The DTTP scheme (Double Taxation Treaty Passport) allows lenders to pre-certify their treaty entitlement, enabling you to pay interest without deduction. However, obtaining DTTP status requires advance applications and HMRC approval—it’s not available for last-minute fixes.
When withholding applies, you must file Form CT61 quarterly and remit the tax to HMRC, creating additional administrative burden and cash flow timing differences.
For cross-border investors, double tax treaties offer legitimate mechanisms to reduce UK tax exposure, but recent international initiatives have introduced anti-avoidance provisions that limit treaty benefits in certain circumstances.

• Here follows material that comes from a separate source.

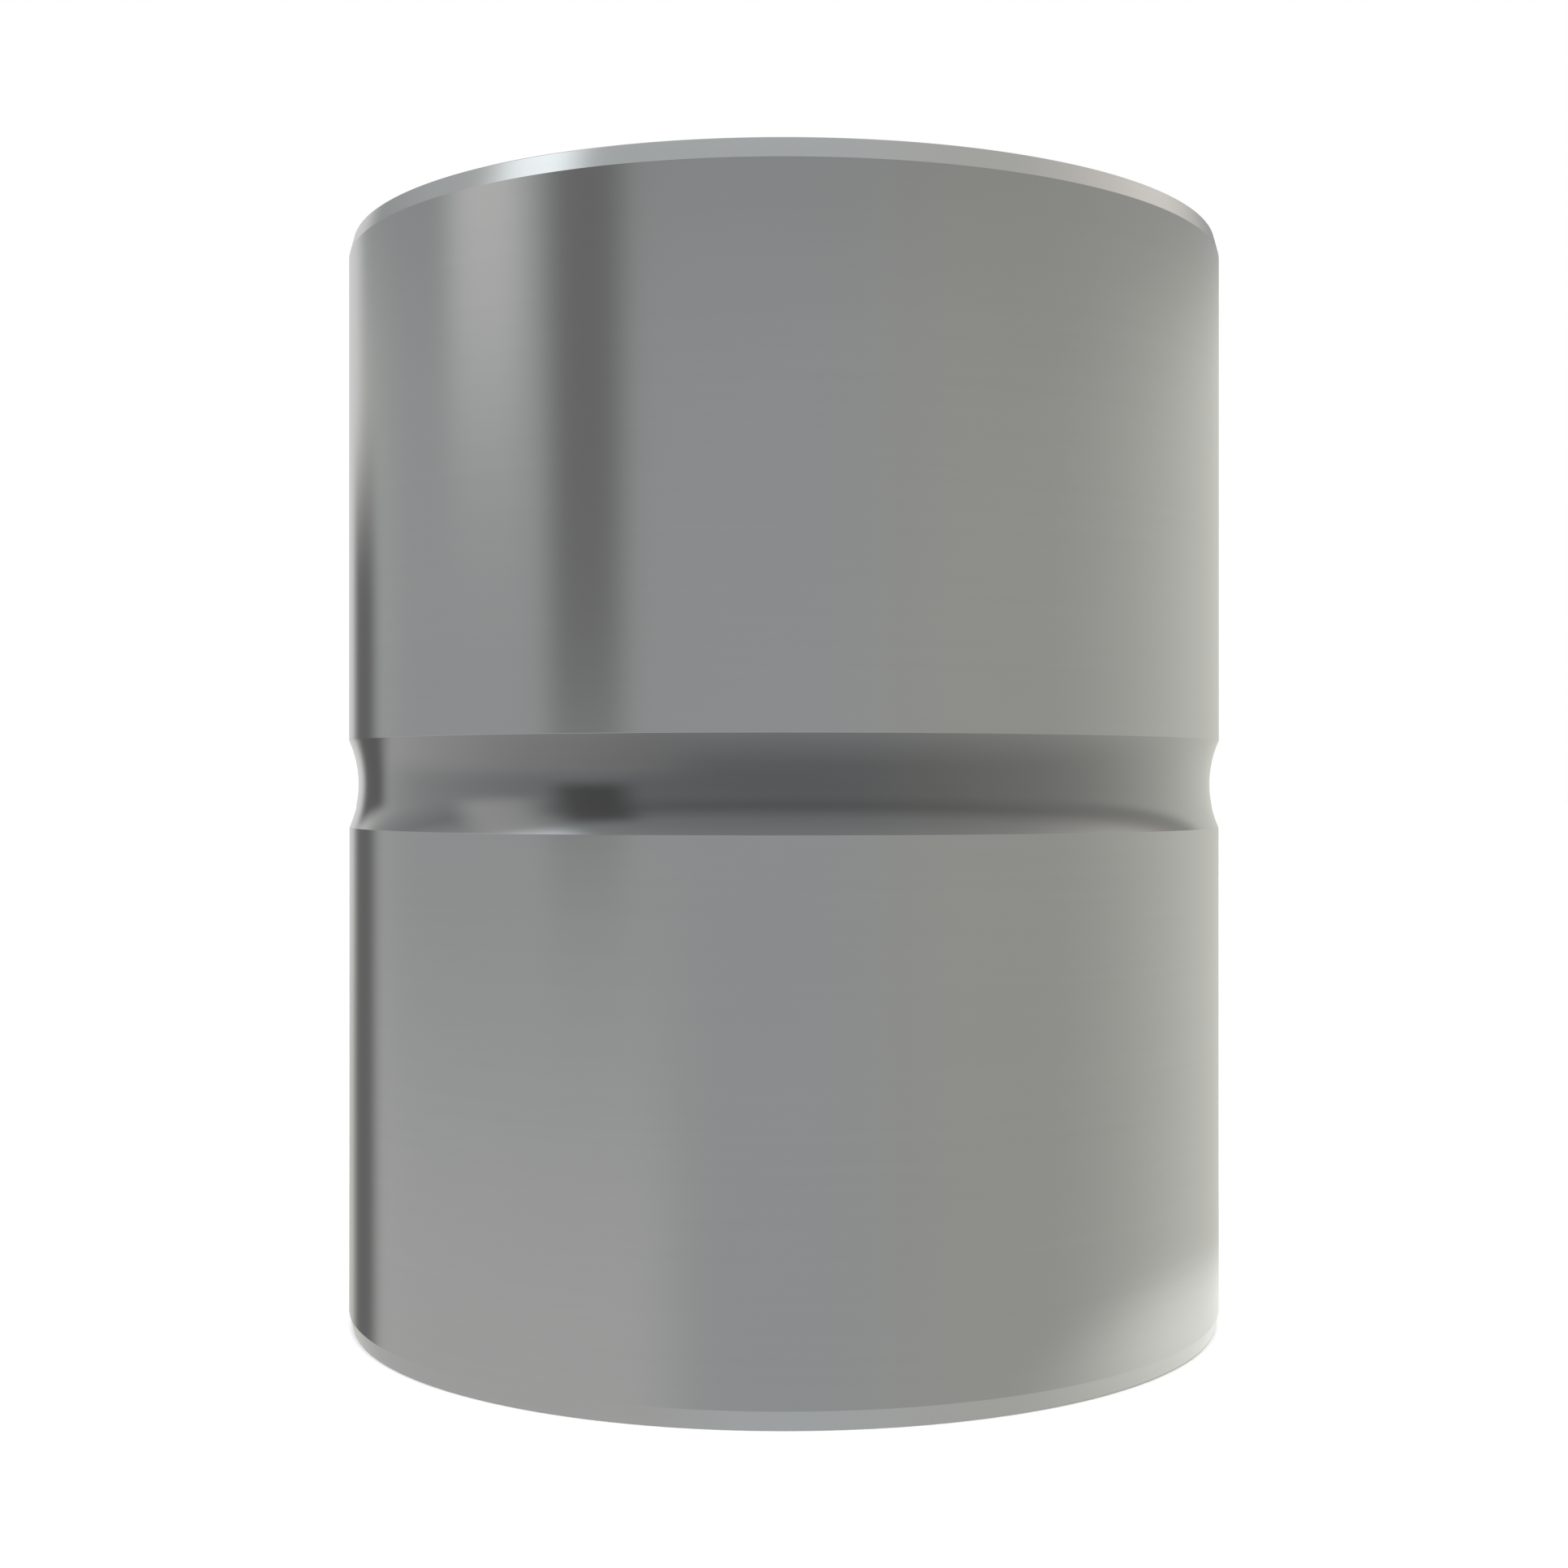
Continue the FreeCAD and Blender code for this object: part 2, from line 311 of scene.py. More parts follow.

Treaty rates vary dramatically by country—some treaties reduce withholding tax to zero, while others provide only modest reductions. Your investor nationality determines which treaty applies, making jurisdiction selection relevant for fund structuring.
However, accessing treaty benefits isn’t automatic. Limitation of Benefits provisions, particularly in the US-UK treaty, require you to be a “qualified person” meeting specific tests regarding ownership, activity and purpose. Failing these tests denies treaty benefits even if you’re technically resident in a treaty country.
The Multilateral Instrument has modified many existing treaties by introducing a Principal Purpose Test. This anti-avoidance rule denies treaty benefits when obtaining them was a principal purpose of your transaction structure—even if everything else appears legitimate.
Permanent establishment rules determine when your foreign entity creates a taxable presence in the UK triggering corporate tax obligations. Using UK-based agents or employees to manage property can inadvertently create permanent establishment status, subjecting all property profits to UK corporation tax rather than just withholding on specific payments.
If you’ve overpaid withholding tax—perhaps because you didn’t claim an available exemption—reclaim procedures allow you to recover excess payments, though the process requires detailed documentation and can take many months to complete.